En el mundo presentado por esta novela el tiempo lineal, coherente y racional no existe, sino diferentes épocas que conforman una pesadilla de fatalidad, en la que todos los seres y las cosas van descubriendo el sello de la muerte. Si se quiere, puede decirse que paradójicamente la muerte es el recurso vital de esta novela. Al hombre no le queda otra cosa que morir (que es como soñar eternamente) para entonces hacer el recuento de lo vivido. Es por eso que el narrador, desde que comienza su relato, ya es un muerto más. De aquí que se diga que “el tiempo se halla como detenido, eternizado, y la atmósfera se torna sobrenatural, mezcla de realismo y fantasía”.
En su libro Identidad cultural de Iberoamérica en su narrativa (Madrid, Editorial Gredos, 1986, p. 445), Fernando Ainsa toma en cuenta lo siguiente:
En Comala la contraposición del pasado mítico y la decadencia del presente se da desde el principio. Comala, más que el lugar donde acaece la acción de Pedro Páramo es el fantasma de lo que fue: casas vacías, ’puertas desportilladas, invadidas por la hierba’…La Edad de Oro pertenece definitivamente al pasado, porque ahora se sospecha el dominio de la muerte, poblado de seres misteriosos y voces de ultratumba.

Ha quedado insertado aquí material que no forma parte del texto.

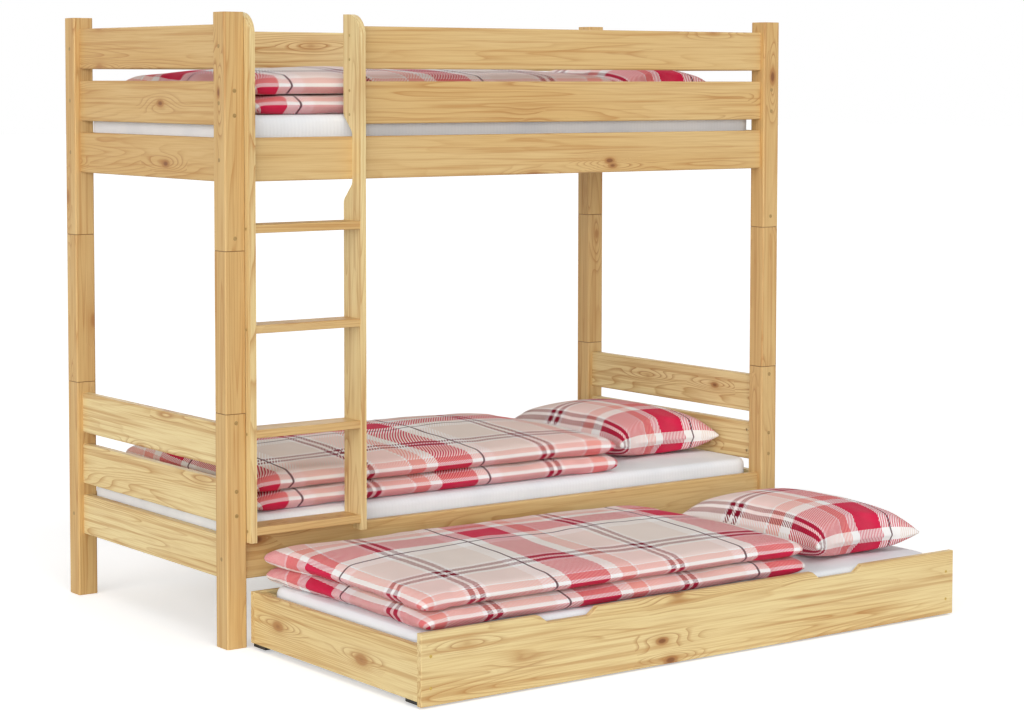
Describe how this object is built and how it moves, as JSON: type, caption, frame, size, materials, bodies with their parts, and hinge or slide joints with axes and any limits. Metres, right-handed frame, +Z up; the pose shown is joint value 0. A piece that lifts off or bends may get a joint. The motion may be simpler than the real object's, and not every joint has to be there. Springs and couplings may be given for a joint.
{
  "type": "trundle bed",
  "caption": "Pine bunk bed with a hung ladder and a wheeled trundle bed that rolls out from underneath, with mattresses, folded plaid duvets and pillows.",
  "frame": {"origin": "on the floor, in the middle of the whole footprint with the trundle pulled out", "axes": "+X along the beds toward the pillows, +Y from the trundle's front to the bunk's back, +Z up"},
  "size_m": [2.1, 1.877, 1.816],
  "materials": {
    "pine_post": "satin",
    "pine_end_board": "satin",
    "pine_rail": "satin",
    "pine_stile": "satin",
    "pine_rung": "satin",
    "pine_slat": "matte",
    "pine_trundle": "satin",
    "beech_pin": "matte",
    "zinc_steel": "satin",
    "cover_cap": "matte",
    "wheel": "satin",
    "mattress_fabric": "matte",
    "duvet_fabric": "matte",
    "pillow_fabric": "matte"
  },
  "bodies": {
    "bed_frame": {"barrel_nuts": "zinc_steel", "cover_caps": "cover_cap", "duvet_lower": "duvet_fabric", "duvet_upper": "duvet_fabric", "end_boards_left_lower": "pine_end_board", "end_boards_left_upper": "pine_end_board", "end_boards_right_lower": "pine_end_board", "end_boards_right_upper": "pine_end_board", "frame_bolts": "zinc_steel", "guard_middle_back_upper": "pine_rail", "guard_middle_front_upper": "pine_rail", "guard_top_back_upper": "pine_rail", "guard_top_front_upper": "pine_rail", "ladder_rung_1": "pine_rung", "ladder_rung_2": "pine_rung", "ladder_rung_3": "pine_rung", "ladder_rung_4": "pine_rung", "ladder_stile_left": "pine_stile", "ladder_stile_right": "pine_stile", "mattress_lower": "mattress_fabric", "mattress_upper": "mattress_fabric", "pillow_lower": "pillow_fabric", "pillow_upper": "pillow_fabric", "post_back_left_lower": "pine_post", "post_back_left_riser": "pine_post", "post_back_left_upper": "pine_post", "post_back_right_lower": "pine_post", "post_back_right_riser": "pine_post", "post_back_right_upper": "pine_post", "post_front_left_lower": "pine_post", "post_front_left_riser": "pine_post", "post_front_left_upper": "pine_post", "post_front_right_lower": "pine_post", "post_front_right_riser": "pine_post", "post_front_right_upper": "pine_post", "post_pins": "beech_pin", "rail_back_lower": "pine_rail", "rail_back_upper": "pine_rail", "rail_front_lower": "pine_rail", "rail_front_upper": "pine_rail", "slat_cleats": "pine_slat", "slats_lower": "pine_slat", "slats_upper": "pine_slat", "wood_screws": "zinc_steel"},
    "trundle": {"duvet_trundle": "duvet_fabric", "mattress_trundle": "mattress_fabric", "pillow_trundle": "pillow_fabric", "trundle_back": "pine_trundle", "trundle_battens": "pine_trundle", "trundle_front": "pine_trundle", "trundle_left": "pine_trundle", "trundle_plugs": "cover_cap", "trundle_right": "pine_trundle", "trundle_screws": "zinc_steel", "trundle_slats": "pine_slat", "wheel_brackets": "zinc_steel"},
    "wheel_back_left": {"wheel_back_left": "wheel"},
    "wheel_back_right": {"wheel_back_right": "wheel"},
    "wheel_front_left": {"wheel_front_left": "wheel"},
    "wheel_front_right": {"wheel_front_right": "wheel"}
  },
  "joints": [
    {"name": "trundle_slide", "type": "slide", "parent": "bed_frame", "child": "trundle", "axis": [0, 1, 0], "range_m": [0, 0.877], "deforming": ["duvet_trundle", "pillow_trundle"]},
    {"name": "wheel_back_left_roll", "type": "hinge", "parent": "trundle", "child": "wheel_back_left", "pos_m": [-0.949, -0.1175, 0.02], "axis": [1, 0, 0], "range_deg": [-2520, 0]},
    {"name": "wheel_back_right_roll", "type": "hinge", "parent": "trundle", "child": "wheel_back_right", "pos_m": [0.949, -0.1175, 0.02], "axis": [1, 0, 0], "range_deg": [-2520, 0]},
    {"name": "wheel_front_left_roll", "type": "hinge", "parent": "trundle", "child": "wheel_front_left", "pos_m": [-0.949, -0.8945, 0.02], "axis": [1, 0, 0], "range_deg": [-2520, 0]},
    {"name": "wheel_front_right_roll", "type": "hinge", "parent": "trundle", "child": "wheel_front_right", "pos_m": [0.949, -0.8945, 0.02], "axis": [1, 0, 0], "range_deg": [-2520, 0]}
  ],
  "couplings": [
    {"joint": "wheel_back_left_roll", "follows": "trundle_slide", "rad_per_m": -50},
    {"joint": "wheel_back_right_roll", "follows": "trundle_slide", "rad_per_m": -50},
    {"joint": "wheel_front_left_roll", "follows": "trundle_slide", "rad_per_m": -50},
    {"joint": "wheel_front_right_roll", "follows": "trundle_slide", "rad_per_m": -50}
  ]
}
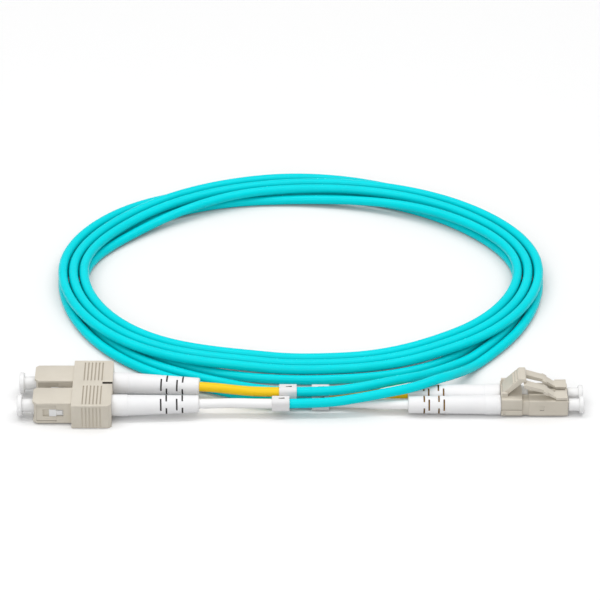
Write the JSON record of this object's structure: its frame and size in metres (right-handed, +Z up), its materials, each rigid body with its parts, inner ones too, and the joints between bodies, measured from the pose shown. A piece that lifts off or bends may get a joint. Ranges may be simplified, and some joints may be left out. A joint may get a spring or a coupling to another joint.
{
  "type": "fiber optic patch cord",
  "caption": "Duplex fiber optic patch cord, SC plugs at one end and LC plugs at the other, aqua cable laid in a coil.",
  "frame": {"origin": "on the table, midway between the two plug ends and on the plugs' centre line", "axes": "+X from the SC plugs to the LC plugs, +Y towards the coil, +Z up from the table"},
  "size_m": [0.1738, 0.1489, 0.0126],
  "materials": {
    "beige_plastic": "satin moulded",
    "white_plastic": "satin moulded",
    "white_rubber": "soft satin",
    "clear_plastic": "translucent",
    "white_tube": "satin",
    "yellow_tube": "satin",
    "marker_plastic": "satin",
    "aqua_jacket": "satin jacket",
    "ceramic": "polished ceramic",
    "spring_steel": "drawn wire",
    "crimp_metal": "pressed",
    "buffer": "fiber buffer"
  },
  "bodies": {
    "root": {"sc_a_frame": "white_plastic", "sc_a_spring": "spring_steel", "sc_a_back_post": "white_plastic", "sc_a_crimp": "crimp_metal", "sc_a_boot": "white_rubber", "sc_a_fiber": "buffer", "sc_a_sleeve": "white_tube", "sc_a_marker": "marker_plastic", "sc_a_leg": "aqua_jacket", "sc_b_frame": "white_plastic", "sc_b_spring": "spring_steel", "sc_b_back_post": "white_plastic", "sc_b_crimp": "crimp_metal", "sc_b_boot": "white_rubber", "sc_b_fiber": "buffer", "sc_b_sleeve": "yellow_tube", "sc_b_marker": "marker_plastic", "sc_b_leg": "aqua_jacket", "lc_a_housing": "beige_plastic", "lc_a_spring": "spring_steel", "lc_a_back_post": "white_plastic", "lc_a_crimp": "crimp_metal", "lc_a_boot": "white_rubber", "lc_a_fiber": "buffer", "lc_a_sleeve": "white_tube", "lc_a_marker": "marker_plastic", "lc_a_leg": "aqua_jacket", "lc_b_housing": "beige_plastic", "lc_b_spring": "spring_steel", "lc_b_back_post": "white_plastic", "lc_b_crimp": "crimp_metal", "lc_b_boot": "white_rubber", "lc_b_fiber": "buffer", "lc_b_sleeve": "yellow_tube", "lc_b_marker": "marker_plastic", "lc_b_leg": "aqua_jacket", "lc_clip": "beige_plastic", "coil_strand_a": "aqua_jacket", "coil_strand_b": "aqua_jacket"},
    "sc_grip": {"sc_a_housing": "beige_plastic", "sc_b_housing": "beige_plastic", "sc_clip": "beige_plastic"},
    "sc_a_ferrule": {"sc_a_ferrule": "ceramic"},
    "sc_a_cap": {"sc_a_cap": "clear_plastic"},
    "sc_b_ferrule": {"sc_b_ferrule": "ceramic"},
    "sc_b_cap": {"sc_b_cap": "clear_plastic"},
    "lc_a_ferrule": {"lc_a_ferrule": "ceramic"},
    "lc_a_cap": {"lc_a_cap": "clear_plastic"},
    "lc_b_ferrule": {"lc_b_ferrule": "ceramic"},
    "lc_b_cap": {"lc_b_cap": "clear_plastic"},
    "lc_trigger": {"lc_trigger": "beige_plastic"},
    "lc_a_latch": {"lc_a_latch": "beige_plastic"},
    "lc_b_latch": {"lc_b_latch": "beige_plastic"}
  },
  "joints": [
    {"name": "sc_a_ferrule_float", "type": "slide", "parent": "root", "child": "sc_a_ferrule", "axis": [1, 0, 0], "range_m": [0, 0.0008], "stiffness_N_per_m": 200, "deforming": ["sc_a_spring"]},
    {"name": "sc_a_cap_pull", "type": "slide", "parent": "root", "child": "sc_a_cap", "axis": [-1, 0, 0], "range_m": [0, 0.009]},
    {"name": "sc_b_ferrule_float", "type": "slide", "parent": "root", "child": "sc_b_ferrule", "axis": [1, 0, 0], "range_m": [0, 0.0008], "stiffness_N_per_m": 200, "deforming": ["sc_b_spring"]},
    {"name": "sc_b_cap_pull", "type": "slide", "parent": "root", "child": "sc_b_cap", "axis": [-1, 0, 0], "range_m": [0, 0.009]},
    {"name": "lc_a_ferrule_float", "type": "slide", "parent": "root", "child": "lc_a_ferrule", "axis": [-1, 0, 0], "range_m": [0, 0.0008], "stiffness_N_per_m": 200, "deforming": ["lc_a_spring"]},
    {"name": "lc_a_cap_pull", "type": "slide", "parent": "root", "child": "lc_a_cap", "axis": [1, 0, 0], "range_m": [0, 0.007]},
    {"name": "lc_b_ferrule_float", "type": "slide", "parent": "root", "child": "lc_b_ferrule", "axis": [-1, 0, 0], "range_m": [0, 0.0008], "stiffness_N_per_m": 200, "deforming": ["lc_b_spring"]},
    {"name": "lc_b_cap_pull", "type": "slide", "parent": "root", "child": "lc_b_cap", "axis": [1, 0, 0], "range_m": [0, 0.007]},
    {"name": "sc_grip_slide", "type": "slide", "parent": "root", "child": "sc_grip", "axis": [1, 0, 0], "range_m": [0, 0.0018]},
    {"name": "lc_trigger_press", "type": "hinge", "parent": "root", "child": "lc_trigger", "pos_m": [0.0625, -0.0013, 0.0073], "axis": [0, 1, 0], "range_deg": [0, 13], "stiffness_Nm_per_rad": 0.02},
    {"name": "lc_a_latch_press", "type": "hinge", "parent": "root", "child": "lc_a_latch", "pos_m": [0.0784, -0.00443, 0.0063], "axis": [0, -1, 0], "range_deg": [0, 10.5], "stiffness_Nm_per_rad": 0.01},
    {"name": "lc_b_latch_press", "type": "hinge", "parent": "root", "child": "lc_b_latch", "pos_m": [0.0784, 0.00183, 0.0063], "axis": [0, -1, 0], "range_deg": [0, 10.5], "stiffness_Nm_per_rad": 0.01}
  ],
  "couplings": [
    {"joint": "lc_a_latch_press", "follows": "lc_trigger_press", "ratio": 0.8},
    {"joint": "lc_b_latch_press", "follows": "lc_trigger_press", "ratio": 0.8}
  ]
}
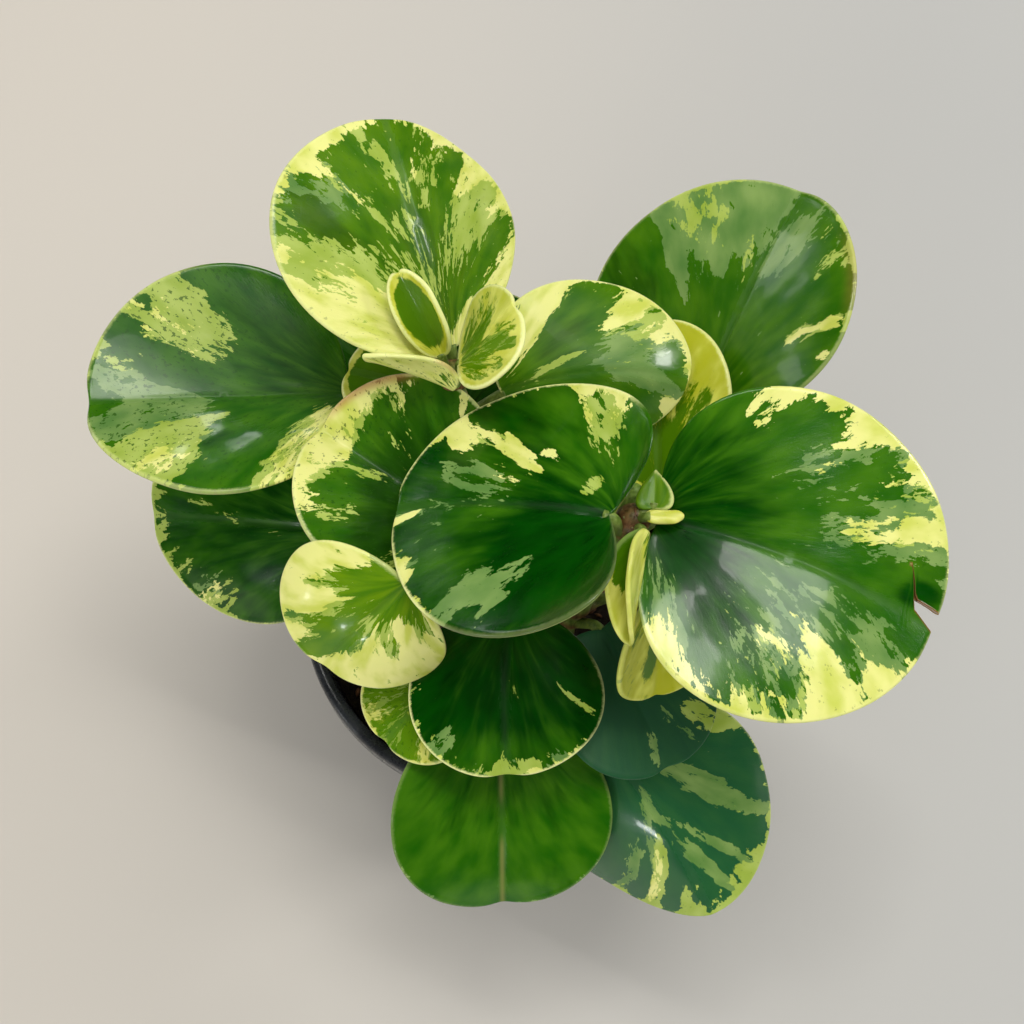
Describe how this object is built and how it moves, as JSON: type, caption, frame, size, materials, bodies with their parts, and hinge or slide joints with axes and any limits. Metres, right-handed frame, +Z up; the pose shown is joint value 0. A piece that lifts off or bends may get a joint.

Pero ésta es una muerte que no nos regresa al origen paradisiaco del hombre, sino a un mundo más cerrado, casi diríamos demencial. Como ha señalado Octavio Paz:
El héroe es un muerto: sólo después de morir podemos volver al edén nativo. Pero el personaje de Rulfo regresa a un jardín calcinado, a un paisaje lunar, al verdadero infierno.
(en Fernando Ainsa: O.c., idem)
Uno de los grandes logros de esta novela es que la terrible existencia de la realidad ha traspasado el umbral de la muerte. Los seres hablan de sus experiencias pasadas desde “el más allá”, y lo hacen quizás porque a través de la palabra encuentran la única forma de borrar la sofocante angustia experimentada en vida. Hay una magia de la palabra que surge de ese umbral que va de lo real a lo fantástico (¿o viceversa?). El sueño de los muertos es la palabra (sentido de la vida) en lucha contra la nada de la muerte.
La muerte aquí no es tal, sino el límite entre uno y otro tipo de dimensiones: la objetiva y la fantástica, que conforman la verdadera realidad de la novela. Si lo que se narra es lo que aconteció como existencia concreta, el relato parte de lo que no acontece, de lo que está paralizado en un tiempo que es muchos tiempos y que también es sueño.
El hilo de esta historia se traza desde lo sobrenatural, con independencia de que en la novela haya un fuerte nivel de realismo y afloren sentimientos tan humanos como el amor, el odio, los vicios y los remordimientos… La muerte, como sustancialidad de lo humano y lo fantástico (valga decir: lo desconocido), resulta ser el punto culminante de la realidad que deviene una existencia otra; es decir, la vida después de la muerte mediante las voces de los seres que hacen el recuento de su existencia pasada; un espacio que contiene, indisolublemente, lo sobrenatural y lo vivido.
Juan Rulfo es uno de los narradores mexicanos más representativos de la literatura hispanoamericana de este siglo. Es autor de una obra breve, pero sólida, intensa y renovadora en su época. En 1953 publicó su primer libro de cuentos: El llano en llamas, en el que ya anuncia el nuevo giro que tomaría la narrativa. Dos años más tarde, con su publicación de Pedro Páramo, abre un mundo nuevo, tan alucinante como universal, para la literatura de nuestro continente.